Although the conditions imposed by the Italian government could actually jeopardise the success of the project in terms of proper humanitarian corridors, if realised, the initiative would allow 5.000 migrants and asylum-seekers to reach Italy, preventing further abuses as well as the risks related to the crossing. In addition, if considered as the leading initiative of a greater European project, it could seriously provoke a change in the Libyan context. Moreover, as the overall number of migrants in the country is much higher than this, the Italian government is called to intervene in further areas related to migration and migrants in Libya.

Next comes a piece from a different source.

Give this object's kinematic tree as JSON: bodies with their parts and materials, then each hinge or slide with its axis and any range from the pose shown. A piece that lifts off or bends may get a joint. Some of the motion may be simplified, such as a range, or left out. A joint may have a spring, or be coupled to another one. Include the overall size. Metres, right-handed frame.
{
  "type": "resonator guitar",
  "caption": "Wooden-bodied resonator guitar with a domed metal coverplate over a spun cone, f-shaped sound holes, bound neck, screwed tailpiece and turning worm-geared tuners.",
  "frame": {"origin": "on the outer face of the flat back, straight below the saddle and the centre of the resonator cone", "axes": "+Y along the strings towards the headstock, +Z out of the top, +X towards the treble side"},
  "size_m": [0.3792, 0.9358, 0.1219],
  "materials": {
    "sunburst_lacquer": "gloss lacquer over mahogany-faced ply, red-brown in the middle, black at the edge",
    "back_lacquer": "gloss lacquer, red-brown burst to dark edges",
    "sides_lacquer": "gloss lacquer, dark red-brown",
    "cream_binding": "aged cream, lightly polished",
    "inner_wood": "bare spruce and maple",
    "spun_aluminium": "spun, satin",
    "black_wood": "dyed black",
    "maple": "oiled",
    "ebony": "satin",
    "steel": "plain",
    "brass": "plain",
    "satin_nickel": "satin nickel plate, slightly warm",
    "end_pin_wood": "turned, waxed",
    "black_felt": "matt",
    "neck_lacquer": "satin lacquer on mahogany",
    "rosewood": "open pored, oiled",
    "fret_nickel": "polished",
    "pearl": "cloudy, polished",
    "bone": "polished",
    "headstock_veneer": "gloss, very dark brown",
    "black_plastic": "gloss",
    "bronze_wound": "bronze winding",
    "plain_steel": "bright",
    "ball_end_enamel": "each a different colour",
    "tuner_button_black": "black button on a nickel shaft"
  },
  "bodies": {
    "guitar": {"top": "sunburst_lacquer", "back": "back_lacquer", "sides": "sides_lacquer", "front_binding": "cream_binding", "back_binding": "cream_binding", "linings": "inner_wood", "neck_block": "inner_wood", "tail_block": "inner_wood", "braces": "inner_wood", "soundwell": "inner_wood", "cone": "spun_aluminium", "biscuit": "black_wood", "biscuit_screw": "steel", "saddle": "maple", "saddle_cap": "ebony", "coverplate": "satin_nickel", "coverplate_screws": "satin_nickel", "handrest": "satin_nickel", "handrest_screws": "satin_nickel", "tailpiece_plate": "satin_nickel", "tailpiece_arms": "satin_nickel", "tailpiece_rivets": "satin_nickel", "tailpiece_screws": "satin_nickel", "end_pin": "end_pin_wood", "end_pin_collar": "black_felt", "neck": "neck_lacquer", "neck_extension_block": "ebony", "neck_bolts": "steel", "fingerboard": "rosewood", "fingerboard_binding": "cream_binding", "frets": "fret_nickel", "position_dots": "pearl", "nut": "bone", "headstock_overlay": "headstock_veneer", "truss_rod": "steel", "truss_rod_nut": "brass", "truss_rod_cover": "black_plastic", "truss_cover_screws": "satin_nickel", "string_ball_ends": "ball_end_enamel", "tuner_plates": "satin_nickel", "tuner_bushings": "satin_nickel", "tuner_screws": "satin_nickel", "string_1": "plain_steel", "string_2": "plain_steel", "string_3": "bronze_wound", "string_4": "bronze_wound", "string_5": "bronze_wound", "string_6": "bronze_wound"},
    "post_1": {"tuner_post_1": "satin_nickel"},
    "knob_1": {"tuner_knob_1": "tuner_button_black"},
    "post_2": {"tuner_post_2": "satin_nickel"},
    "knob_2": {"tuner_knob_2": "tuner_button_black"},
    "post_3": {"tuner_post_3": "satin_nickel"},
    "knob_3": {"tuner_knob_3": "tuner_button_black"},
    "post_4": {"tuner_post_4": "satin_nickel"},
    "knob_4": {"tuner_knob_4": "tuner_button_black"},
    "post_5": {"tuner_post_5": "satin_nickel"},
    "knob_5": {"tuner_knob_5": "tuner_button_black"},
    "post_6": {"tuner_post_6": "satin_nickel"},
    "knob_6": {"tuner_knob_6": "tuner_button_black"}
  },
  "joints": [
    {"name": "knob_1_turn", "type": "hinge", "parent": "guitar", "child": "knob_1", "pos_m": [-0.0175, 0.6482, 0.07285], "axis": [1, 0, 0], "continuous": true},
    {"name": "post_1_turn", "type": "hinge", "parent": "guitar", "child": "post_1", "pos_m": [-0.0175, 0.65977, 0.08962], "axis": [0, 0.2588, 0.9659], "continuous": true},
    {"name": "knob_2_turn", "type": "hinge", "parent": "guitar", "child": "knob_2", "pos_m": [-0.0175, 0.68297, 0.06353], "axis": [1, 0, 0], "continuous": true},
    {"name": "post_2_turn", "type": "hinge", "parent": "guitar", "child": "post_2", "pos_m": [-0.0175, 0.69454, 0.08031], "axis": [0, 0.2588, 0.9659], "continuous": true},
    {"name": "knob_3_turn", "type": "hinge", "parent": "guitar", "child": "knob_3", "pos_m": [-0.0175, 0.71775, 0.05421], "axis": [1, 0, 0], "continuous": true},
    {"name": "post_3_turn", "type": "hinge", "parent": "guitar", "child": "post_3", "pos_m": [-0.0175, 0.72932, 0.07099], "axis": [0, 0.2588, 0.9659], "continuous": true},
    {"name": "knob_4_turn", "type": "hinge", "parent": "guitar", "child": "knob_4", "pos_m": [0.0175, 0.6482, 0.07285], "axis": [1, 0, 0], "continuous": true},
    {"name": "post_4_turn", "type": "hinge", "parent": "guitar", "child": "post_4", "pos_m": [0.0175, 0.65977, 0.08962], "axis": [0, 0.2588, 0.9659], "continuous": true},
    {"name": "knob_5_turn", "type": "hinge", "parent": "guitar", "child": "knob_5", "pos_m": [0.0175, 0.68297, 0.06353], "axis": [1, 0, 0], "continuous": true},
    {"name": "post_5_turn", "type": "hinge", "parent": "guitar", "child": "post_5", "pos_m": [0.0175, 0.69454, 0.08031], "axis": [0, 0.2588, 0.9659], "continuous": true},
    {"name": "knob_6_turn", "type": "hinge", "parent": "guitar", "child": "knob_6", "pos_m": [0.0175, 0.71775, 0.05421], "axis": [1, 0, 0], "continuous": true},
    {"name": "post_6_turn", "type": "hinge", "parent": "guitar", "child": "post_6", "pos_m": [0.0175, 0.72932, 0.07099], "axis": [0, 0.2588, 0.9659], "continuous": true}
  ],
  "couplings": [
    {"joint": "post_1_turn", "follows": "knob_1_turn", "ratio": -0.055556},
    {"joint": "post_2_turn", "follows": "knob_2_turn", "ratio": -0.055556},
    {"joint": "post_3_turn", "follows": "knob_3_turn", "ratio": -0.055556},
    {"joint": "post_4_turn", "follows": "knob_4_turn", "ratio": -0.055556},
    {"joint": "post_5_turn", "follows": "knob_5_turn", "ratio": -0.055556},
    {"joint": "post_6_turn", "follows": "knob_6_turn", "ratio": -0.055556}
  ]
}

Indeed, while providing additional means to leave the country, Italian authorities should call on Libya not only to address detention centres’ management, conditions in there, the abuses and the tortures, but also to put an end to the practice of indefinite detention itself, decriminalising migrants’ status and realising an asylum system in the country, through the ratification of the 1951 Geneva Convention and related Protocol. To obtain this, Italy should render the Memorandum of Understanding with Libya conditional to the respect of human rights, pushing for a greater change in the migration management in the country while at the same time implementing SAR activities in the Mediterranean and suspending any cooperation activity with Libyan authorities that contribute to the practice of pullbacks.
The project of Humanitarian Corridors from Libya could, in fact, represent a great opportunity for Italy which, if realised, could push for further changes and approaches towards migration management, increasing safeguards and protection not only for those who will take part in the project but also to the ones who will remain in the country.